**WORK TO DO:**
Go through the listing and copy every line word for word.

**COLLECTED DATA:**
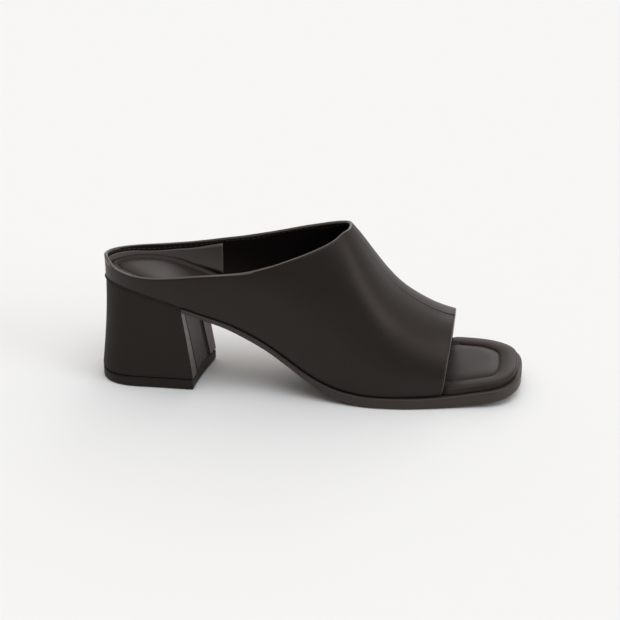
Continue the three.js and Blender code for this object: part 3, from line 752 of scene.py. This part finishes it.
# Heel breast panel: a piece of thin reddish-black leather glued between the two strips. The
# copy of the solid gets softer edges by subdivision.
PANEL = (0.034, 0.019, 0.0175)
PANEL_CREASES = [(60, 181, 0.9)]

bm = welded("heel_breast_panel")
paired(bm)
hold_edges(bm, PANEL_CREASES)
panel = refined(as_object(bm, "breast_panel"), levels=2)
panel.data.materials.append(
    leather("breast_leather", PANEL, 0.45, grain=0.5, depth=0.008, specular_ior_level=0.24)
)
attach(panel, "root")
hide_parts("heel_breast_panel")

# Seat rand: a narrow rolled edge of the heel's leather in the step between the collar and the
# heel. It is a round bead that follows the top outline of the heel block.
RAND = {"thick": 0.8, "out": 0.3, "down": 0.3}  # millimetres

line = bpy.data.curves.new("seat_rand", "CURVE")
line.dimensions = "3D"
run = line.splines.new("POLY")
run.points.add(len(seat_line) - 1)
for spot, point in zip(run.points, seat_line):
    out = flattened(point - HEEL_MIDDLE).normalized()
    spot.co = (*(point + out * RAND["out"] * MM - Vector((0, 0, RAND["down"])) * MM), 1)
line.bevel_depth = RAND["thick"] / 2 * MM
line.bevel_resolution = 3
line.use_fill_caps = True
swept = bpy.data.objects.new("seat_rand", line)
scene.collection.objects.link(swept)
mesh = as_mesh(swept)
bpy.data.objects.remove(swept)
rand = bpy.data.objects.new("seat_rand", mesh)
scene.collection.objects.link(rand)
rand.data.materials.clear()
rand.data.materials.append(heel.data.materials[0])
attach(rand, "root")

# Top piece: hard black rubber under the heel, trimmed flush with the leather above it. The
# side is copied from the solid, closed again above and below, and rounded by subdivision.
TOP_RUBBER = (0.013, 0.0115, 0.0105)
TOP_CREASES = [(30, 181, 0.8)]
LEVEL = 0.9  # least z of a level face's normal

bm = welded("top_piece")
bm.normal_update()
level_faces = [face for face in bm.faces if abs(face.normal.z) > LEVEL]
bmesh.ops.delete(bm, geom=level_faces, context="FACES")
without_diagonals(bm)
closed_up(bm)
hold_edges(bm, TOP_CREASES)
top_piece = refined(as_object(bm, "top_piece_rubber"), levels=2)
top_piece.data.materials.append(
    leather("top_piece_rubber", TOP_RUBBER, 0.55, grain=0.35, depth=0.012, specular_ior_level=0.25)
)
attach(top_piece, "root")
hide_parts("top_piece")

**TASK SOLUTION:**
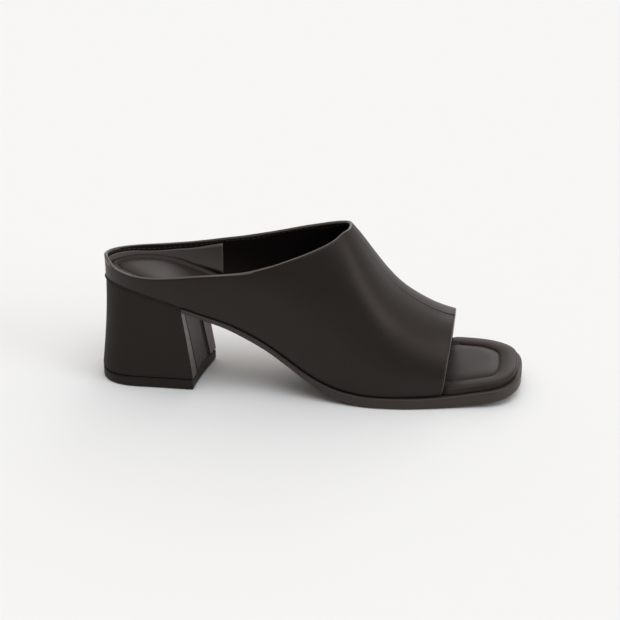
Continue the three.js and Blender code for this object: part 3, from line 752 of scene.py. This part finishes it.
# Heel breast panel: a piece of thin reddish-black leather glued between the two strips. The
# copy of the solid gets softer edges by subdivision.
PANEL = (0.034, 0.019, 0.0175)
PANEL_CREASES = [(60, 181, 0.9)]

bm = welded("heel_breast_panel")
paired(bm)
hold_edges(bm, PANEL_CREASES)
panel = refined(as_object(bm, "breast_panel"), levels=2)
panel.data.materials.append(
    leather("breast_leather", PANEL, 0.45, grain=0.5, depth=0.008, specular_ior_level=0.24)
)
attach(panel, "root")
hide_parts("heel_breast_panel")

# Seat rand: a narrow rolled edge of the heel's leather in the step between the collar and the
# heel. It is a round bead that follows the top outline of the heel block.
RAND = {"thick": 0.8, "out": 0.3, "down": 0.3}  # millimetres

line = bpy.data.curves.new("seat_rand", "CURVE")
line.dimensions = "3D"
run = line.splines.new("POLY")
run.points.add(len(seat_line) - 1)
for spot, point in zip(run.points, seat_line):
    out = flattened(point - HEEL_MIDDLE).normalized()
    spot.co = (*(point + out * RAND["out"] * MM - Vector((0, 0, RAND["down"])) * MM), 1)
line.bevel_depth = RAND["thick"] / 2 * MM
line.bevel_resolution = 3
line.use_fill_caps = True
swept = bpy.data.objects.new("seat_rand", line)
scene.collection.objects.link(swept)
mesh = as_mesh(swept)
bpy.data.objects.remove(swept)
rand = bpy.data.objects.new("seat_rand", mesh)
scene.collection.objects.link(rand)
rand.data.materials.clear()
rand.data.materials.append(heel.data.materials[0])
attach(rand, "root")

# Top piece: hard black rubber under the heel, trimmed flush with the leather above it. The
# side is copied from the solid, closed again above and below, and rounded by subdivision.
TOP_RUBBER = (0.013, 0.0115, 0.0105)
TOP_CREASES = [(30, 181, 0.8)]
LEVEL = 0.9  # least z of a level face's normal

bm = welded("top_piece")
bm.normal_update()
level_faces = [face for face in bm.faces if abs(face.normal.z) > LEVEL]
bmesh.ops.delete(bm, geom=level_faces, context="FACES")
without_diagonals(bm)
closed_up(bm)
hold_edges(bm, TOP_CREASES)
top_piece = refined(as_object(bm, "top_piece_rubber"), levels=2)
top_piece.data.materials.append(
    leather("top_piece_rubber", TOP_RUBBER, 0.55, grain=0.35, depth=0.012, specular_ior_level=0.25)
)
attach(top_piece, "root")
hide_parts("top_piece")